The parties then turned to the Court “to unravel this thicket”, id. at *3, over which they had “labored mightily.” Id. Argonaut filed a petition to compel Century to proceed in three separate arbitrations, and Century filed a cross-petition to compel Argonaut to proceed in a single consolidated arbitration that encompassed the three initial claims as well as sixteen other claims that were included in Century’s fourth, omnibus, arbitration demand. Both parties agreed that resolution of the choice between separate or consolidated proceedings is an issue of arbitral procedure that “must be made within the arbitration realm.” Id. at *1. The Court pointedly observed that the parties had refused to “undertake any businesslike handling of their disputes”, id., until the Court decided the “narrow issue [of] which of the partially formed three-member arbitration panels is the appropriate body to determine the issue of consolidation.” Id.

Significantly, both Argonaut and Century advocated a “first in time” rule, meaning that the first panel that was “completely” formed would be the panel with the power to decide the consolidation issue. The parties, of course, disagreed as to which panel was first formed. Argonaut understandably took the position that one of the first arbitration panels — for which it selected both its and Century’s arbitrator — was first in time, while Century asserted that the panel formed as a result of its fourth arbitration demand was the first (and only) panel to be formed inasmuch as its initial three demands had been “superceded” and “withdrawn.”

The Court ultimately concluded that, like the issue of consolidation itself, “the issue of whether Century’s consolidated demand superceded its previous demands, or whether Century had effectively withdrawn its earlier demands, was a matter of arbitral procedure for the arbitrator, and not [one of the narrow “gateway” questions] of arbitrability for the Court.” Id. at *5 (emphasis in original).

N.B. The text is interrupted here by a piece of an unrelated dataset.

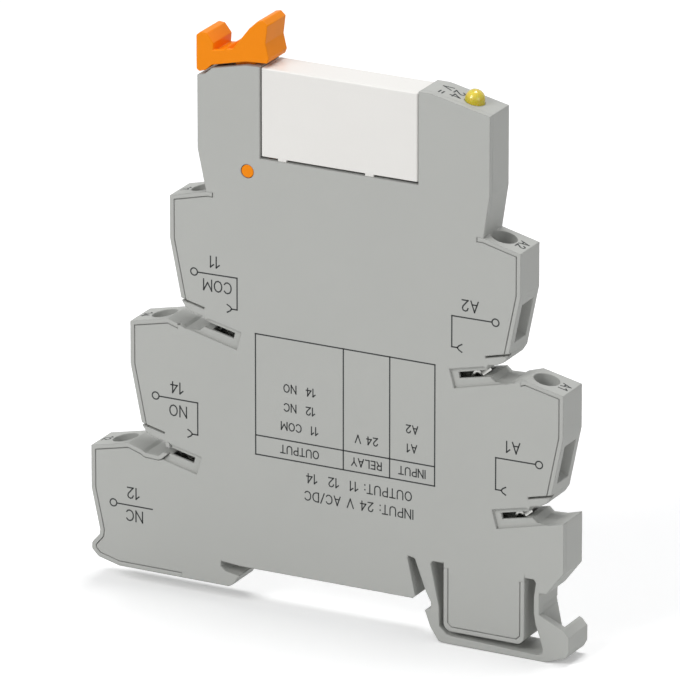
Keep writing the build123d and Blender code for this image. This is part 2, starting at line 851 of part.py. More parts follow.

The question of whether the parties have consented in the first instance to arbitration, at all, and specifically, whether they have consented to arbitrate a particular substantive matter, are examples of the “narrow circumstances” that present “gateway” questions of arbitrability for the Court. . . . [H]ere, neither Argonaut nor Century disputes the validity of the pertinent arbitration clause (or clauses, as the case may be), nor do they dispute whether the particular insurance claims submitted to arbitration are properly brought before an arbitration panel for resolution. Instead, they dispute whether and which of the panels has or have been fully formed, a question that would require the Court to determine whether or not Century effectively withdrew its first three arbitration demands, or whether the fourth demand superceded the prior demands. The question of whether withdrawal is permitted, at what point, and in what manner, is a question of procedure arising out of the process of arbitration and not a question of arbitrability.

Id. (emphasis in original; citation omitted). The Court bemoaned the fact that “the parties [had] resolved to use this forum to put an end to their gamesmanship,” but acknowledged that it was “somewhat hamstrung as to the result that must ensue,” id. at *6, noting that “[a]n order to compel arbitration is warranted, the Court having been presented with undisputed evidence that the dispute among the parties is arbitrable,” id., and that the Court “lacks authority to dismiss (or stay) an arbitration unless it is for the reason that a dispute is not arbitrable.” Id. Although recognizing that “‘principles of efficiency strongly favor a single arbitration panel’s determination of whether consolidation of the reinsurance claims is appropriate,’” id. (citations omitted), the Court concluded that, due to the “combination of statutory directives and case law together with the parties’ contractual agreement,” it was left with only the “distinctly inefficient conclusion” that “all four arbitration panels must proceed.” Id. The Court thus issued an order denying the petitions filed by Argonaut and Century, and ordering that “[t]he four arbitration proceedings commenced by the parties shall proceed, including the arbitration panels’ consideration and resolution of the issues as to whether the fourth demand for arbitration operated to end, consolidate or otherwise subsume the preceding three demands for arbitration.” Id.

Taking a parting, and somewhat sarcastic, shot at the parties, the Court noted that, “unless these two sophisticated business litigants can sensibly jointly design a procedural roadmap, the panels will have to agree on a reasonable solution as to which panel must decide the issues.” Id.

This case stands as a reminder to cedents and reinsurers to carefully evaluate and document their intentions regarding consolidation — as well as all other significant subjects — at the time of contracting, to carefully adhere to the procedural requirements set forth in their agreements, and to carefully consider the consequences of their arbitration strategy (or gamesmanship) if a dispute develops. Those who do not may likely find themselves stuck in a morass of their own doing from which extrication will be difficult and expensive.